- Occupation: Radio personality

= Dino Costa =

American radio talk show host

Dino Costa is a former American talk radio host, mostly recently with KFNS 590 "The Fan" in St. Louis, Missouri. He is the former host of The Dino Costa Show broadcast over Sirius XM Radio from 2009 to 2013.

==Career==
Costa entered the radio business full-time in 1997, when he became the lead play-by-play broadcaster for a Houston Astros affiliate in the Class A Midwest League in Davenport, Iowa. Costa has done talk radio in various markets, including Huntington and Wheeling in West Virginia. Additionally, Costa has hosted his own radio shows in Jacksonville, Florida, and Denver, Colorado, where he broadcast a statewide show concurrent with hosting his own television sports show on FSN Rocky Mountain (Raw Sports With Dino Costa). Costa was an in-studio post-game show analyst for Colorado Rockies telecasts on FSN, appearing on 40 telecasts per season for the 2006–07 seasons. Costa hosted a 10-part series on The Madison Square Garden Network in 2011; 'Who Wore It Best.' The show was the recipient of a New York Emmy Award.

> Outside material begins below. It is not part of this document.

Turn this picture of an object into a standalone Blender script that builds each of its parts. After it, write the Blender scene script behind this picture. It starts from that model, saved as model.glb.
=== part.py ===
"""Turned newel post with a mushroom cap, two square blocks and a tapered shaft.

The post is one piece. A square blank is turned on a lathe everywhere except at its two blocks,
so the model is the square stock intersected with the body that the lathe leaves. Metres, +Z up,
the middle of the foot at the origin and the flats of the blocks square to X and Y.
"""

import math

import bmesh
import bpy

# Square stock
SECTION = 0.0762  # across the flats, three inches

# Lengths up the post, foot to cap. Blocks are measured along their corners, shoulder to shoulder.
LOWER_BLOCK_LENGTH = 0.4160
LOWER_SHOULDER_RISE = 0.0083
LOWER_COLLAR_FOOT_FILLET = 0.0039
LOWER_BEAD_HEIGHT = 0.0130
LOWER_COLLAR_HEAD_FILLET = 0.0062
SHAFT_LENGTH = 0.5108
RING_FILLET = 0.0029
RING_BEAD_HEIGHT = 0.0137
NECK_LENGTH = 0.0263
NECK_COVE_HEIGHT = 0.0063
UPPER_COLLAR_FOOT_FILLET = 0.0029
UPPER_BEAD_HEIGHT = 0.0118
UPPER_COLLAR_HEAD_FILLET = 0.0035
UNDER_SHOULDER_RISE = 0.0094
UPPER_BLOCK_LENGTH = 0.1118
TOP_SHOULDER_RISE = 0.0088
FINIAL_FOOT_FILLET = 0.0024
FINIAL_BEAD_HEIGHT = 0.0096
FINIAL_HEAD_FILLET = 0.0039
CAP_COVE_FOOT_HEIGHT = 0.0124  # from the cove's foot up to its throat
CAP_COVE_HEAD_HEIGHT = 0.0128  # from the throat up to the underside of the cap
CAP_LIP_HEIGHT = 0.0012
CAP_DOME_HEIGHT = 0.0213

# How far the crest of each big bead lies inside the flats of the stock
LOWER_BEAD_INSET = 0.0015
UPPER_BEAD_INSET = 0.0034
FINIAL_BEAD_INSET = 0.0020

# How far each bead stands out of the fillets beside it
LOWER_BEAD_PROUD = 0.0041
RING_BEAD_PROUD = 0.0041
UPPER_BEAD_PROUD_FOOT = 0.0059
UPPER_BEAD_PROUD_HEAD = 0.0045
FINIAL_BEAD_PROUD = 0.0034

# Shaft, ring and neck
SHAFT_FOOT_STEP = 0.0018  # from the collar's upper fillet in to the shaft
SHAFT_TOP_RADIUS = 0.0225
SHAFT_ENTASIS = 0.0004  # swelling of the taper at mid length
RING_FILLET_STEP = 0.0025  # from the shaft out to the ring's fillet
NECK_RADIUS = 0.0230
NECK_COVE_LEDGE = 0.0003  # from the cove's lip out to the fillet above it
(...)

The Dino Costa Show debuted nationally on SiriusXM Radio in September 2009. While at SiriusXM Radio, Costa was named one of the best sports talk hosts in America by Sports Illustrated magazine, and one of the top 100 sports hosts in America by Talkers Magazine. In July 2012, he defied SiriusXM management and moved his show from Manhattan to Cheyenne, Wyoming. In October 2012, Men's Journal printed a feature story about Costa, "the Angriest Man on the Airwaves," describing how Costa mixed white bigotry and male sexism with Tea Party politics and conservative religious morality to arrive at his successful formula for an angry sports-talk-radio personality. In October 2013, Costa was fired from SXM because of philosophical differences with management about the direction of the show, as well as friction caused by what Costa complained was a lack of promotion and visibility for his show.

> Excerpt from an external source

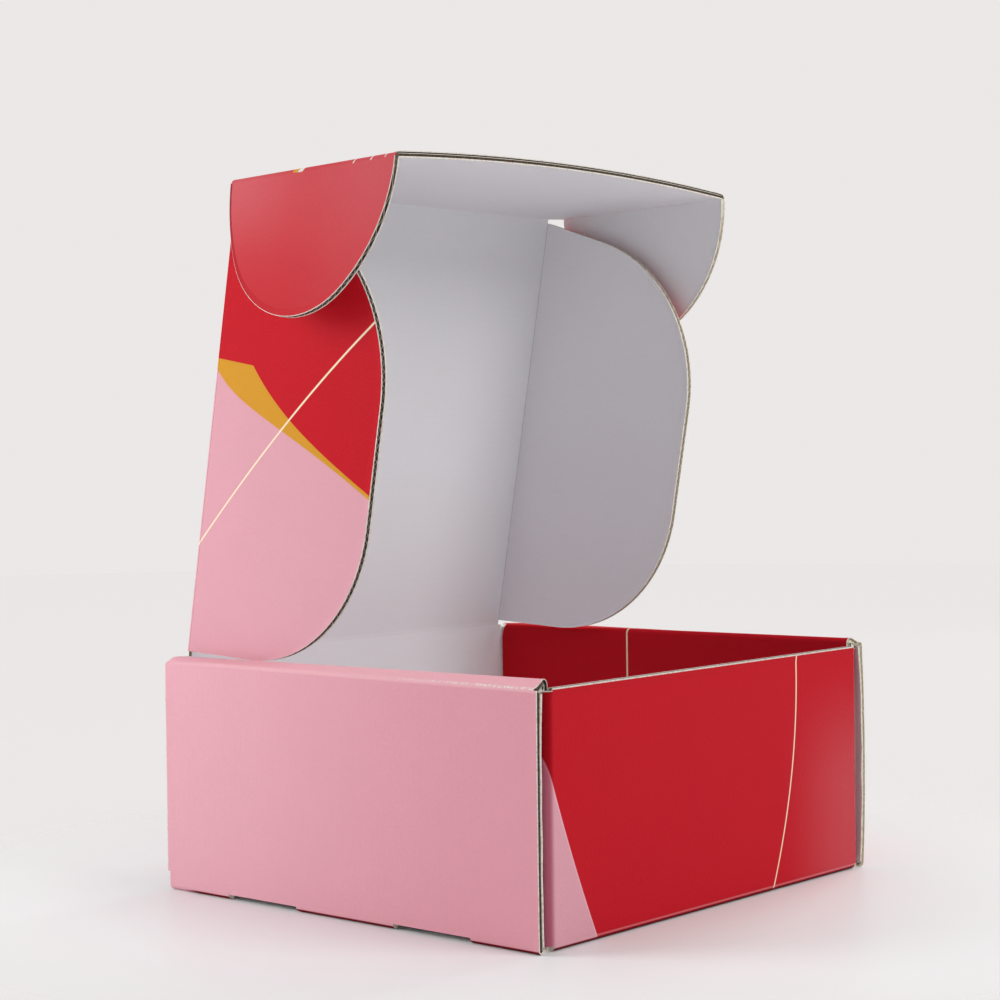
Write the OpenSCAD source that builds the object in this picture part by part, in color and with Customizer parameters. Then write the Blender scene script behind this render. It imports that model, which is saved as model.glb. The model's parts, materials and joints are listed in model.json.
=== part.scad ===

Costa put together his own version of the Dino Costa Show, to be broadcast from a studio in Cheyenne, Wyoming, funded by $250,000 provided by two investors who were former listeners. Subscribers would pay fees of $72 per year, and Costa predicted that 2500 subscribers would allow the project to break even. The show was based on the website dinocostaproject.com which went live on May 5, 2014. In December 2014, the primary investor, Anthony Menicola, closed down the project, deleted the website and issued a statement saying that the show had been difficult to operate, unsuccessful in making money, and that there were only 543 subscribers at the maximum.

Costa joined St Louis sports talk station KFNS (AM) "The Fan" in early 2016 but was fired after just six weeks. Station owner Randy Markel said about Costa, "I like Dino, he’s like your crazy brother you have to bail out of jail... He’s very talented. But it’s the BS that comes along with him that’s hard to take."

Costa worked for Portland's KXTG "The Game" during the afternoon commute slot starting in June 2017, but he was fired two months later after suggesting that his listeners could run their cars over Black Lives Matter protesters.

On January 2, 2018, it was announced on the WNYM website that Costa would be broadcasting Sports Overnight four days a week from midnight to 3 am Tuesday through Friday. Costa left the New York gig when it failed to bring him the money he was expecting. In November 2018, he was back at KFNS in St Louis.

==Personal life==
Costa says he had a tough childhood, with a violent father. He has worked a variety of odd jobs. Costa has been married three times. He has a son with his third wife.